#### Problem to work on
The material below holds a span beginning at the line with "place * make_clamp_channel())" and ending at the line with "if empty is". Quote that span exactly, both ends included, and only that span.
begin Dataset entries
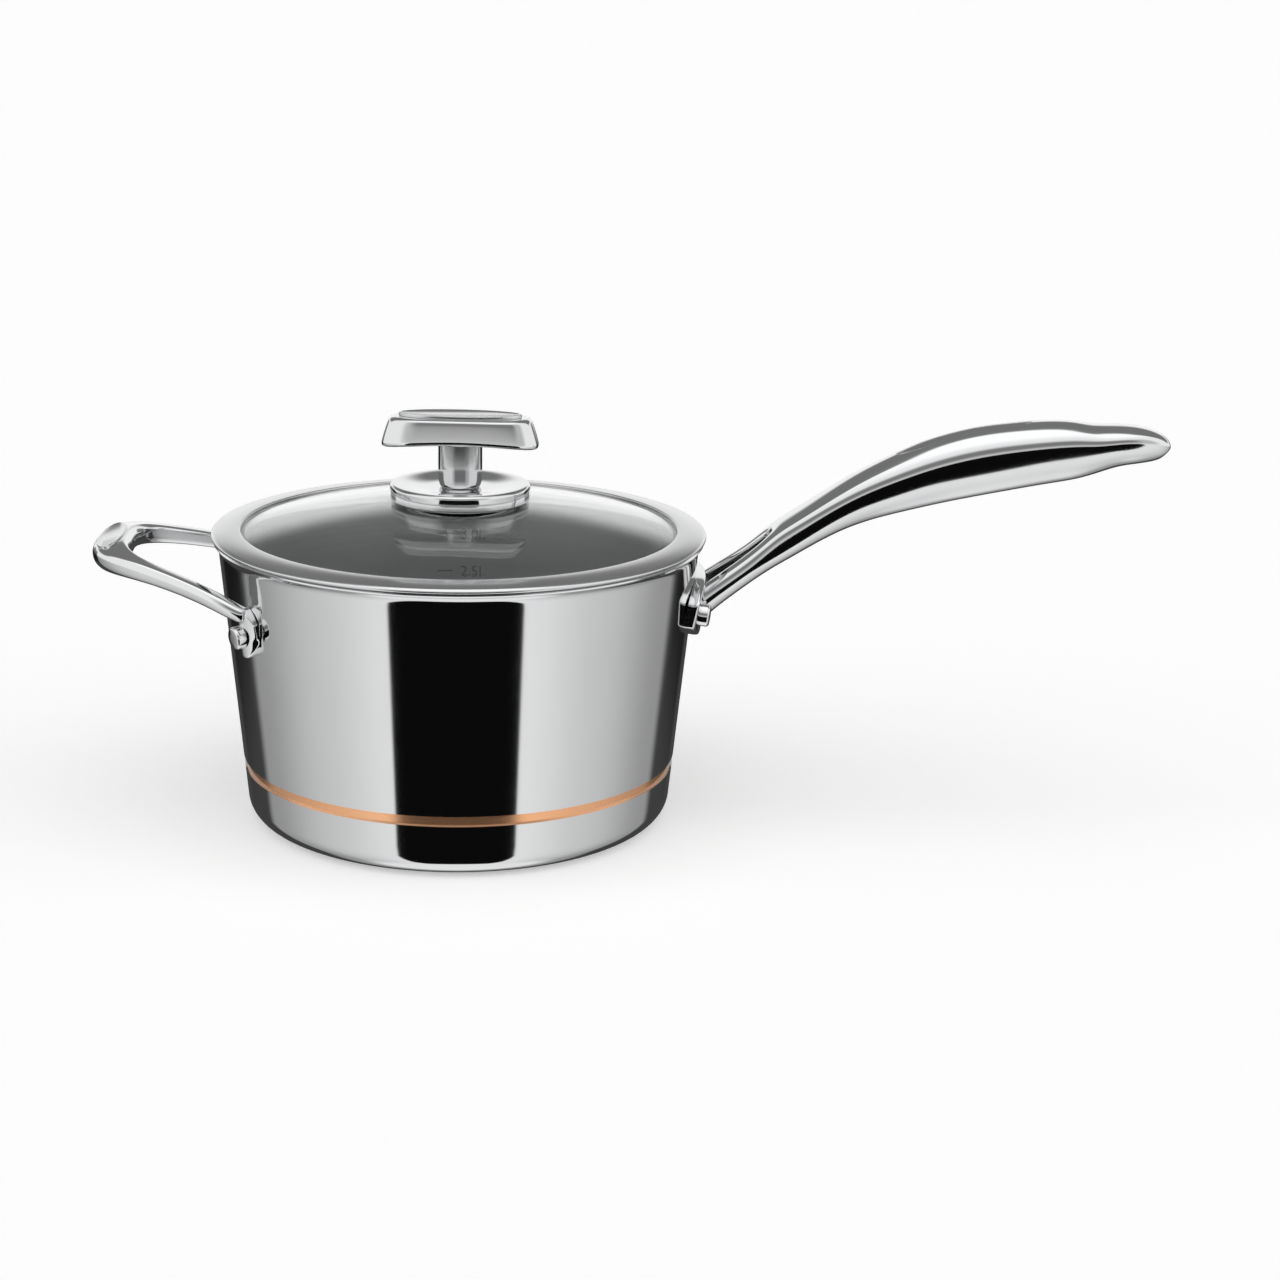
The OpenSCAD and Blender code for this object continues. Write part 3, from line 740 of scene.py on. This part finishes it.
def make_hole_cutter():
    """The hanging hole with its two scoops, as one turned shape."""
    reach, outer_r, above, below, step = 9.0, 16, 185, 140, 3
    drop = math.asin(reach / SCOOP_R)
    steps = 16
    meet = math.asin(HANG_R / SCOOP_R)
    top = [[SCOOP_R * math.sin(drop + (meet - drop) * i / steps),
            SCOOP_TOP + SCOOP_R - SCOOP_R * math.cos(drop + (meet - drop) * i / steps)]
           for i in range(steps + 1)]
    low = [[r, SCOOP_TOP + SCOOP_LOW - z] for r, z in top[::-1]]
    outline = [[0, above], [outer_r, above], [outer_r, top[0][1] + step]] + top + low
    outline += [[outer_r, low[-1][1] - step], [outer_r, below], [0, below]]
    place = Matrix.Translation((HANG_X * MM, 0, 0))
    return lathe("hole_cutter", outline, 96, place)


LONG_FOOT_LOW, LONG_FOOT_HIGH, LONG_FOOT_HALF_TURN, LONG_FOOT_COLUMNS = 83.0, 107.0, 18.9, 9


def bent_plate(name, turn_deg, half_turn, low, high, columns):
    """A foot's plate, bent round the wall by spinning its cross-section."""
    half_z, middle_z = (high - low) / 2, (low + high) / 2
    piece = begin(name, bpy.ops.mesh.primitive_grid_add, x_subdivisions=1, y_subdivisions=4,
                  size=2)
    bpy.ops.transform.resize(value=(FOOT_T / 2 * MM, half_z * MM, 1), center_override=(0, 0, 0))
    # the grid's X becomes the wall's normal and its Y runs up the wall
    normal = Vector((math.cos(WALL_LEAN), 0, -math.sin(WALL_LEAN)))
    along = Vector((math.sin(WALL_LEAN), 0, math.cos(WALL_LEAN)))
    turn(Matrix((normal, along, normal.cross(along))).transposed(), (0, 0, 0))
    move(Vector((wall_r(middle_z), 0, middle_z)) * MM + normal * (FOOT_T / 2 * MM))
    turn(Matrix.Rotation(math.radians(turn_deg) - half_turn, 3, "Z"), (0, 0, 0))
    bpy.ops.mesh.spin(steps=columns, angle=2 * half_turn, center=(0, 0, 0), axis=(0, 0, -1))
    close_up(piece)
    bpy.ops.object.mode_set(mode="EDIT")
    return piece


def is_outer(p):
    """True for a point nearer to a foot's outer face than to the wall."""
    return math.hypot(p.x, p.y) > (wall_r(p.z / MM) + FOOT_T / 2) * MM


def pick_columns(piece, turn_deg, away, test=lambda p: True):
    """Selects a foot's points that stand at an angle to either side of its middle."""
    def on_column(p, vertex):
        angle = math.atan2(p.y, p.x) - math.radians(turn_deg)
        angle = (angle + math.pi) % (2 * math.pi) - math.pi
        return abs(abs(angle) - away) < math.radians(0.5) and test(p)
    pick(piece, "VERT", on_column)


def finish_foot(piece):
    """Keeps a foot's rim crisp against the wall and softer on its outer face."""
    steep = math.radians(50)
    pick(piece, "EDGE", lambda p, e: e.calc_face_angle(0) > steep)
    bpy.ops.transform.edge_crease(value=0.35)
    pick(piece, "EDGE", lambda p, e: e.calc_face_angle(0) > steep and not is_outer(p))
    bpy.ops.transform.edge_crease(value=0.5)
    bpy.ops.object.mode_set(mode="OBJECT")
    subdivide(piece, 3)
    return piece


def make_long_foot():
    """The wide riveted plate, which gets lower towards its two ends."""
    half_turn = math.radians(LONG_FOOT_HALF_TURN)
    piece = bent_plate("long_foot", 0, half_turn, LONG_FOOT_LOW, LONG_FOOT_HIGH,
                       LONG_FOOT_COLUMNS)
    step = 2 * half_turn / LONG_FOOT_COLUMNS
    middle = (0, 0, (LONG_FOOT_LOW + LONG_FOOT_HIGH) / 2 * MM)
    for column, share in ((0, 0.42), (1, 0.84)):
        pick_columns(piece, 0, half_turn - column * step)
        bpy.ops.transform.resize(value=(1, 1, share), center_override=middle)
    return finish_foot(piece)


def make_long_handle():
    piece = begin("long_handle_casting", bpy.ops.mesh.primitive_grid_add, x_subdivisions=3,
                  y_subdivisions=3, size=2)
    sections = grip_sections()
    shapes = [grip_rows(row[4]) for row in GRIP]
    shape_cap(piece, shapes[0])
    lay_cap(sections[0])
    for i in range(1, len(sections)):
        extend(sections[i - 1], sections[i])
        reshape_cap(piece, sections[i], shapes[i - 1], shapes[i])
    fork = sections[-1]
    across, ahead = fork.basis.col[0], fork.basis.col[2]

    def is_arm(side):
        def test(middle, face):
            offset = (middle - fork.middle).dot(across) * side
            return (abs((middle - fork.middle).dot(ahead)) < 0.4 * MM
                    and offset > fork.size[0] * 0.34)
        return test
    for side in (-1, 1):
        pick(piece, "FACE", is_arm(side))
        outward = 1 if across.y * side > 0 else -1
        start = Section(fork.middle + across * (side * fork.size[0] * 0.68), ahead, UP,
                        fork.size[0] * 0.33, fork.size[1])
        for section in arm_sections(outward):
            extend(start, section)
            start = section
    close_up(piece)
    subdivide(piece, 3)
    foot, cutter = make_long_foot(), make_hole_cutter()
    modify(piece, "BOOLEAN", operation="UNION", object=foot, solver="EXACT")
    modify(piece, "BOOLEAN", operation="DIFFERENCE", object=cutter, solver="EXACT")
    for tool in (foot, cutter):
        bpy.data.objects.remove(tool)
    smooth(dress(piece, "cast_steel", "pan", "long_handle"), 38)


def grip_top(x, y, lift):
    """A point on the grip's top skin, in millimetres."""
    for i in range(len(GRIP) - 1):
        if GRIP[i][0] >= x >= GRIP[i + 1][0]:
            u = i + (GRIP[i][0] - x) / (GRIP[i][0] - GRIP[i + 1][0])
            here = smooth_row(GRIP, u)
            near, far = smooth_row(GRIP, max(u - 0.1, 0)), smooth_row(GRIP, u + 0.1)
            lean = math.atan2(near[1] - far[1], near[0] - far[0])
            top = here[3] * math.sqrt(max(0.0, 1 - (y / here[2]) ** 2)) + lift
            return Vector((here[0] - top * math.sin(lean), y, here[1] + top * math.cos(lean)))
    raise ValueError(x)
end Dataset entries
begin Dataset entries
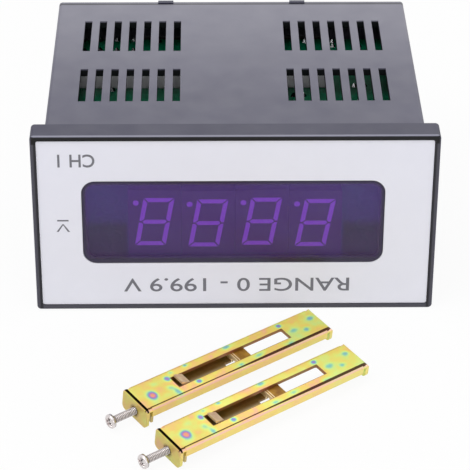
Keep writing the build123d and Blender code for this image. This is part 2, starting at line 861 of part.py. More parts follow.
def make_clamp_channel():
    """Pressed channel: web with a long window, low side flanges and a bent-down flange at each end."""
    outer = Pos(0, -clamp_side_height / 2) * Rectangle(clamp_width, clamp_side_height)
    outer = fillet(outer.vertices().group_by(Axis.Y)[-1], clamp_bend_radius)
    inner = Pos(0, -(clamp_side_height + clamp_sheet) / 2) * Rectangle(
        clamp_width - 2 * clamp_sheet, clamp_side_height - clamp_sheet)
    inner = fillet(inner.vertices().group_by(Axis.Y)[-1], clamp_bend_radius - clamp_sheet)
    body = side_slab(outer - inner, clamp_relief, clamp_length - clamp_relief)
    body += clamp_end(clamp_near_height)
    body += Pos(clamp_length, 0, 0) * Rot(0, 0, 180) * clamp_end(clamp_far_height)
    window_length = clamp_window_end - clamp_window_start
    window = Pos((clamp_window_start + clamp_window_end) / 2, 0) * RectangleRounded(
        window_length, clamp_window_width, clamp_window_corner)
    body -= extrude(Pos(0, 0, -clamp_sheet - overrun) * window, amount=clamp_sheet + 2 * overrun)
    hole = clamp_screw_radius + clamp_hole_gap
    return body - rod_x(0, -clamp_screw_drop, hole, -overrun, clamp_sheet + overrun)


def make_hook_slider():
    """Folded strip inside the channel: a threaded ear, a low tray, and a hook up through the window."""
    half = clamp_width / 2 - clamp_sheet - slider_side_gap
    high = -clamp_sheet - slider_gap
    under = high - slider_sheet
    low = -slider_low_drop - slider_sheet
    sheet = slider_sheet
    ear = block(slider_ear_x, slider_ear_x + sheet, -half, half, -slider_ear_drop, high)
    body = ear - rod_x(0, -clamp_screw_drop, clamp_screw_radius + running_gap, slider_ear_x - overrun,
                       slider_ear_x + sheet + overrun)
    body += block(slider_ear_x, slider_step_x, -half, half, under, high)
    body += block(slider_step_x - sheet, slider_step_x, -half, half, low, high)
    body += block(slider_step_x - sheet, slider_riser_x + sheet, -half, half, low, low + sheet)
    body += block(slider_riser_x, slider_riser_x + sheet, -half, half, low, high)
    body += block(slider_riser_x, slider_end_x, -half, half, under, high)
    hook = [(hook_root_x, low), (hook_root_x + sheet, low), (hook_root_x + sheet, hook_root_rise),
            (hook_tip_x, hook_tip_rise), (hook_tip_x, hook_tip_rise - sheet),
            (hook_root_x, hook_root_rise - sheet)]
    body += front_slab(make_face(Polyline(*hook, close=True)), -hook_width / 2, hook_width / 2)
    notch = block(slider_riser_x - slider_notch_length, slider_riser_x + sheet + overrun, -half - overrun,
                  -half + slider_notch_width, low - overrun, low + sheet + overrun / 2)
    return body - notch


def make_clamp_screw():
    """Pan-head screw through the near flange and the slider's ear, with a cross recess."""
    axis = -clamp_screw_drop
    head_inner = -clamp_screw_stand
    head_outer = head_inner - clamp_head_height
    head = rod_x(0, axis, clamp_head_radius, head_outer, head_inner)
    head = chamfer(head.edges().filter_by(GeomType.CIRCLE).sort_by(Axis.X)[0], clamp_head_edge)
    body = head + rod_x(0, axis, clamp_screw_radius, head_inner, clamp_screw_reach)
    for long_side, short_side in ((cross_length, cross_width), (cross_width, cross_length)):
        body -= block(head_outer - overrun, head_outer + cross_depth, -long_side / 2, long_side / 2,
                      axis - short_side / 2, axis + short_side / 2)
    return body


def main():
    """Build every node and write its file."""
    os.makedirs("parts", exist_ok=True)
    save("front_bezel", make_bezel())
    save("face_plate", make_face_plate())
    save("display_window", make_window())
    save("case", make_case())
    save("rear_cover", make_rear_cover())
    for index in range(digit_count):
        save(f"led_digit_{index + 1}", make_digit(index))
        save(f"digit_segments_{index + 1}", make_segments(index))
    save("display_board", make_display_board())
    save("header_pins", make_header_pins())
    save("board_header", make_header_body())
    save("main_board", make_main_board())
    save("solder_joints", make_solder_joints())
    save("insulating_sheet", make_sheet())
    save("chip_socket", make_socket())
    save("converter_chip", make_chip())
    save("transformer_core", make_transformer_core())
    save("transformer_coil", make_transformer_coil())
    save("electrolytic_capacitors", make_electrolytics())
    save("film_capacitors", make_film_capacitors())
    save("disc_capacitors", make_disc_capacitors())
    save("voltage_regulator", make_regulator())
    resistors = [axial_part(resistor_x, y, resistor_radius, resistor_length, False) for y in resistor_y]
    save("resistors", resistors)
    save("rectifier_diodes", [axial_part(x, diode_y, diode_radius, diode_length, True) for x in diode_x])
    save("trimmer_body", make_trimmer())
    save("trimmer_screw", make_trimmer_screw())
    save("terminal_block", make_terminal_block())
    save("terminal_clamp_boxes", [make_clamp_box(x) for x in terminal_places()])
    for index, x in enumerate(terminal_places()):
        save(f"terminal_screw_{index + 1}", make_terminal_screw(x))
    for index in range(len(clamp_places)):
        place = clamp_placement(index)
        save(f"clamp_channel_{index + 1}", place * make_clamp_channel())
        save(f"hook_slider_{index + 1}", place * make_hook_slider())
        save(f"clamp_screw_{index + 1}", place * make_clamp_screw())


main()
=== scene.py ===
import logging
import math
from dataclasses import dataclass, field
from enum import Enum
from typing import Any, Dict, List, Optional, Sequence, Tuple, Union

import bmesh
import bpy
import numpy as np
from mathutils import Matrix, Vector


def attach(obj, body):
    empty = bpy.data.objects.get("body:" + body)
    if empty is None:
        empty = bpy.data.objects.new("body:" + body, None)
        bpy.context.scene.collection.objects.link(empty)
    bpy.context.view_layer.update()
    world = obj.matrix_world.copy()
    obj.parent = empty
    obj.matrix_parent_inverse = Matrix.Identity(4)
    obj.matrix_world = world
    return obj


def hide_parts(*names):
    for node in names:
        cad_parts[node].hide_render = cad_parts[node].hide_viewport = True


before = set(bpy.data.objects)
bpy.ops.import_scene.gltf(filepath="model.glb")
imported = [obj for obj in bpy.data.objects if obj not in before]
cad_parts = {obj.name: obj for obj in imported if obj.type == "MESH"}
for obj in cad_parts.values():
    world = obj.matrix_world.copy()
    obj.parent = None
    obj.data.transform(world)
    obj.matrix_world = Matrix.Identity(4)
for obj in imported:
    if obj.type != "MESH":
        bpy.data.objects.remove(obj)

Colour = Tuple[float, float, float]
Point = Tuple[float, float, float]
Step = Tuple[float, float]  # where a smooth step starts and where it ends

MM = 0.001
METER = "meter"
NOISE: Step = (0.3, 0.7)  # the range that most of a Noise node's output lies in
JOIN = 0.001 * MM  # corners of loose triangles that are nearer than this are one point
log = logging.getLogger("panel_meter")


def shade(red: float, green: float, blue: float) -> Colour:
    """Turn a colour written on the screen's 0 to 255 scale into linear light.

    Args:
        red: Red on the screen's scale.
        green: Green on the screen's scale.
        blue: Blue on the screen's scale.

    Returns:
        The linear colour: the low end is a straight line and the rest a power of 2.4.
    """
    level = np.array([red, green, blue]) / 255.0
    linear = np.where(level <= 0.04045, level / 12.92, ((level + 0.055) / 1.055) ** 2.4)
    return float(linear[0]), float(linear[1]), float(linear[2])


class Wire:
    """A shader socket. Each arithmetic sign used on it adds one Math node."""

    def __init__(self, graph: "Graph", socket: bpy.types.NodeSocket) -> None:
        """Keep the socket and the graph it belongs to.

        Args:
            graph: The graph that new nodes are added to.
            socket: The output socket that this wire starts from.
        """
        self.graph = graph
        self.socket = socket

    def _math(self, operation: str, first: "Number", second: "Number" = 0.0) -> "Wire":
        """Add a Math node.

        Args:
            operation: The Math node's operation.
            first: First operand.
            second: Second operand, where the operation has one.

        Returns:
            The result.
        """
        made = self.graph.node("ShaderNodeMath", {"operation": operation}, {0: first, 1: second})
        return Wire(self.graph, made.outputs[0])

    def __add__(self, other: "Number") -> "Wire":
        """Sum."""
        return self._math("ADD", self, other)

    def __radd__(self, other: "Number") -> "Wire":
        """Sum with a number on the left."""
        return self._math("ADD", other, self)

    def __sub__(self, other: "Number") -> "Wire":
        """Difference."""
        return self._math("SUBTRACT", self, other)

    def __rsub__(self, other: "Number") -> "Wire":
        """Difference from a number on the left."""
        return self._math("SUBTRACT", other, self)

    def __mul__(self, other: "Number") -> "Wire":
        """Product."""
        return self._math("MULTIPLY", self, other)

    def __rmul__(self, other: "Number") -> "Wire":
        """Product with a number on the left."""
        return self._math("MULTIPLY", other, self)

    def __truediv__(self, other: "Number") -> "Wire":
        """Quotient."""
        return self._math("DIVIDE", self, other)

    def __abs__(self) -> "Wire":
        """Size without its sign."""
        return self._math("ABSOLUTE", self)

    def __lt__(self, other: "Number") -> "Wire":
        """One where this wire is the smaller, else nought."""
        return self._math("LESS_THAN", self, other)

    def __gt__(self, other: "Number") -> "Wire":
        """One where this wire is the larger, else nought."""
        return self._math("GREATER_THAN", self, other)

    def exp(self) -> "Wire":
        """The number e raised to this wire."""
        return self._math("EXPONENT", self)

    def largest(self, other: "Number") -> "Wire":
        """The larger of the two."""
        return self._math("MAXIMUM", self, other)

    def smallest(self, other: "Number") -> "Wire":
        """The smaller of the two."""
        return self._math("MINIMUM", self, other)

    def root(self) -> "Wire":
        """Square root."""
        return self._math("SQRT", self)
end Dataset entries
#### Result of the task
        save(f"clamp_channel_{index + 1}", place * make_clamp_channel())
        save(f"hook_slider_{index + 1}", place * make_hook_slider())
        save(f"clamp_screw_{index + 1}", place * make_clamp_screw())


main()
=== scene.py ===
import logging
import math
from dataclasses import dataclass, field
from enum import Enum
from typing import Any, Dict, List, Optional, Sequence, Tuple, Union

import bmesh
import bpy
import numpy as np
from mathutils import Matrix, Vector


def attach(obj, body):
    empty = bpy.data.objects.get("body:" + body)
    if empty is None:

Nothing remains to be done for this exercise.